The McDonald's decision does not extend to its other global restaurants, however. A proposal to investigate the impact of plastic straws at its 37,000 worldwide restaurants, what would have been a step towards phasing out plastic straws, was shot down by shareholders in May.

The U.N. Environment Programme estimates that some 8 million tons of plastic are dumped into the ocean every year - the equivalent of dumping a garbage truck full of plastic every minute - killing birds and marine life and compromising the ocean's ecosystem.

Plastic straws represent a comparatively small amount of all plastic waste. However, they are more difficult to recycle than other plastic items.

Dylan de Thomas, vice president of industry collaboration at The Recycling Partnership, said that curbside recycling programs in the United States don't typically accept straws. Even for those consumers who recycle plastic items, a straw is so small it can be difficult to sort.

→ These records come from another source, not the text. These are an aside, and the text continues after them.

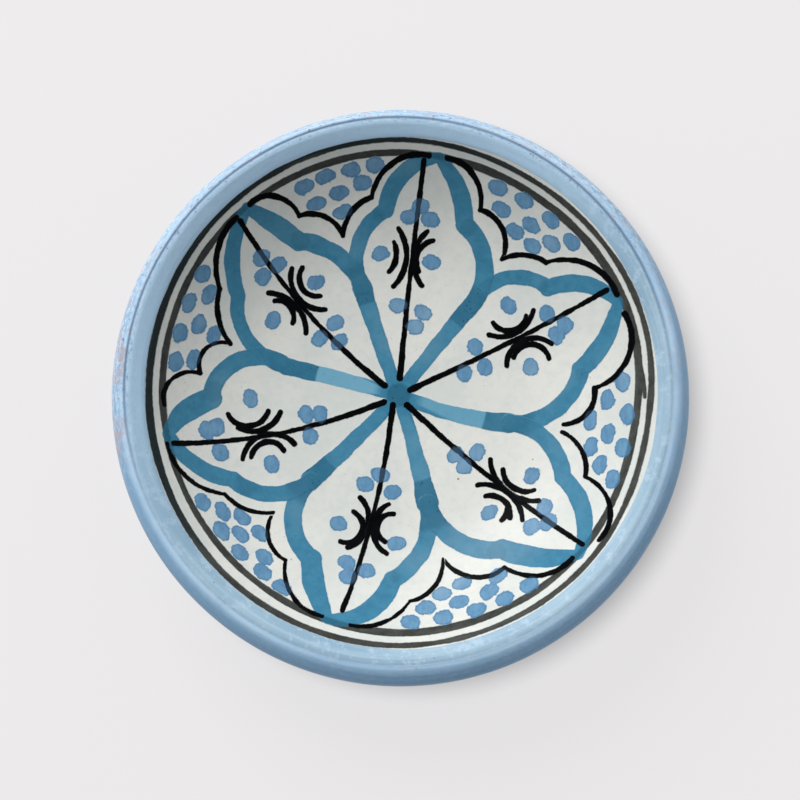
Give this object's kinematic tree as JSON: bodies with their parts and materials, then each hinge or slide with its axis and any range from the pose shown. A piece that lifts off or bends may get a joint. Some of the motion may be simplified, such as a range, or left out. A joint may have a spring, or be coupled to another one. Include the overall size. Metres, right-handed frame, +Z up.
{
  "type": "ceramic dish",
  "caption": "Deep round earthenware plate on a foot ring, with a blue glazed rolled lip and a painted flower inside two banded lines.",
  "frame": {"origin": "centre of the foot ring's underside, on the plane the dish stands on", "axes": "+Z up out of the dish; +Y towards the tip of petal 2; +X to the right when the dish is seen from above with petal 2 at the top"},
  "size_m": [0.1806, 0.1806, 0.0383],
  "materials": {
    "clay": "bare fired red clay",
    "white_glaze": "glossy opaque white glaze",
    "blue_glaze": "glossy light blue glaze with brush streaks",
    "grey_paint": "thinned black underglaze paint, glossy",
    "black_paint": "black underglaze paint, glossy",
    "turquoise_paint": "turquoise brush strokes under a clear gloss",
    "dot_paint": "light blue dabs under a clear gloss"
  },
  "bodies": {
    "root": {"clay_body": "clay", "white_glaze": "white_glaze", "blue_rim_glaze": "blue_glaze", "outer_ring_line": "grey_paint", "inner_ring_line": "grey_paint", "centre_star": "turquoise_paint", "petal_1_dots": "dot_paint", "gap_1_dots": "dot_paint", "petal_1_band": "turquoise_paint", "petal_1_outline": "black_paint", "petal_1_sprig": "black_paint", "petal_1_vein": "black_paint", "petal_2_dots": "dot_paint", "gap_2_dots": "dot_paint", "petal_2_band": "turquoise_paint", "petal_2_outline": "black_paint", "petal_2_sprig": "black_paint", "petal_2_vein": "black_paint", "petal_3_dots": "dot_paint", "gap_3_dots": "dot_paint", "petal_3_band": "turquoise_paint", "petal_3_outline": "black_paint", "petal_3_sprig": "black_paint", "petal_3_vein": "black_paint", "petal_4_dots": "dot_paint", "gap_4_dots": "dot_paint", "petal_4_band": "turquoise_paint", "petal_4_outline": "black_paint", "petal_4_sprig": "black_paint", "petal_4_vein": "black_paint", "petal_5_dots": "dot_paint", "gap_5_dots": "dot_paint", "petal_5_band": "turquoise_paint", "petal_5_outline": "black_paint", "petal_5_sprig": "black_paint", "petal_5_vein": "black_paint", "petal_6_dots": "dot_paint", "gap_6_dots": "dot_paint", "petal_6_band": "turquoise_paint", "petal_6_outline": "black_paint", "petal_6_sprig": "black_paint", "petal_6_vein": "black_paint"}
  },
  "joints": []
}
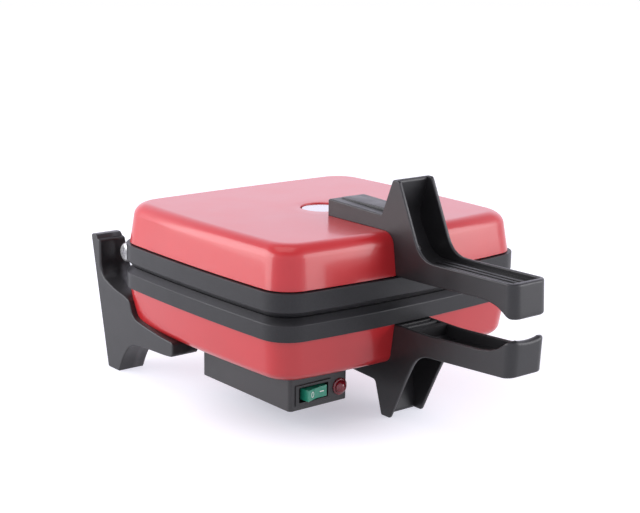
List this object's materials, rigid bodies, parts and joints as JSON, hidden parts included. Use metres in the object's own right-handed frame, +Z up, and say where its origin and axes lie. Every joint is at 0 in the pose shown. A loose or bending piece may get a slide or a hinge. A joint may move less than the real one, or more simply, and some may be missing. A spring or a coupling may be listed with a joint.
{
  "type": "double waffle maker",
  "caption": "Hinged waffle iron: red domed lid and base on two cast plates, moulded front handles, rear legs, and a switch box with a rocker and lamp.",
  "frame": {"origin": "under the middle of the whole box, on the surface that the three feet stand on", "axes": "+X right as seen from the front, -Y to the front where the handles are, +Z up"},
  "size_m": [0.2484, 0.3804, 0.1822],
  "materials": {
    "red_enamel": "glossy enamel",
    "cast_coated": "satin non-stick",
    "heater_sheath": "annealed",
    "zinc_steel": "zinc plated",
    "bright_disc": "polished",
    "bakelite": "satin",
    "thermostat_body": "satin",
    "hinge_zinc": "zinc plated",
    "bush_brass": "turned",
    "box_moulding": "satin",
    "switch_black": "semi-gloss",
    "rocker_green": "translucent",
    "lens_red": "translucent",
    "neon_glass": "clear",
    "terminal_nylon": "natural",
    "bush_rubber": "matt"
  },
  "bodies": {
    "base": {"control_box": "box_moulding", "control_box_cover": "box_moulding", "control_box_screws": "zinc_steel", "cord_bush": "bush_rubber", "cover_screws": "zinc_steel", "hinge_nuts": "hinge_zinc", "hinge_screw_left": "hinge_zinc", "hinge_screw_right": "hinge_zinc", "hinge_washers": "hinge_zinc", "indicator_lamp": "neon_glass", "indicator_lens": "lens_red", "leg_screws": "zinc_steel", "lower_element_straps": "zinc_steel", "lower_handle": "bakelite", "lower_handle_screws": "zinc_steel", "lower_heating_element": "heater_sheath", "lower_hinge_lugs": "cast_coated", "lower_plate": "cast_coated", "lower_shell": "red_enamel", "lower_strap_screws": "zinc_steel", "lower_stud": "zinc_steel", "rear_leg_left": "bakelite", "rear_leg_right": "bakelite", "spacer_sleeves": "zinc_steel", "switch_housing": "switch_black", "terminal_block": "terminal_nylon", "thermal_fuse": "zinc_steel", "thermostat": "thermostat_body"},
    "lid": {"upper_element_straps": "zinc_steel", "upper_handle": "bakelite", "upper_handle_screws": "zinc_steel", "upper_heating_element": "heater_sheath", "upper_hinge_lugs": "cast_coated", "upper_plate": "cast_coated", "upper_shell": "red_enamel", "upper_strap_screws": "zinc_steel", "upper_stud": "zinc_steel", "cover_disc": "bright_disc", "hinge_bushes": "bush_brass"},
    "rocker": {"switch_rocker": "rocker_green"}
  },
  "joints": [
    {"name": "lid_hinge", "type": "hinge", "parent": "base", "child": "lid", "pos_m": [0, 0.16575, 0.095], "axis": [-1, 0, 0], "range_deg": [0, 80]},
    {"name": "rocker_swing", "type": "hinge", "parent": "base", "child": "rocker", "pos_m": [-0.077, -0.04775, 0.0278], "axis": [0, 0, -1], "range_deg": [0, 20]}
  ]
}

"It's really thin. It's really small. It's really light. So it's really challenging in our existing sortation system to be able to sort it out," he said.

In contrast, paper straws are often compostable. When disposed of in a landfill, paper straws decompose at a much faster rate than plastic ones.

In 2017 there were about 63 billion straws used in the United States per year, around 170-175 million straws used per day, according to data provided by Technomic.

As we reported earlier, Starbucks conducted an anti-race-bias course for its employees. With the addition of Andrew Korybko's opinion, who believes Starbucks is sacrificing itself on the altar of “political correctness.” The chain came under fire after two black men were arrested for trespassing at a Starbucks restroom in Philadelphia in April. The manager called the police, but no charges were filed.

Very possibly, the anti-plastic-straw measures are just a maneuver to distract attention from the crisis that the company faced after April.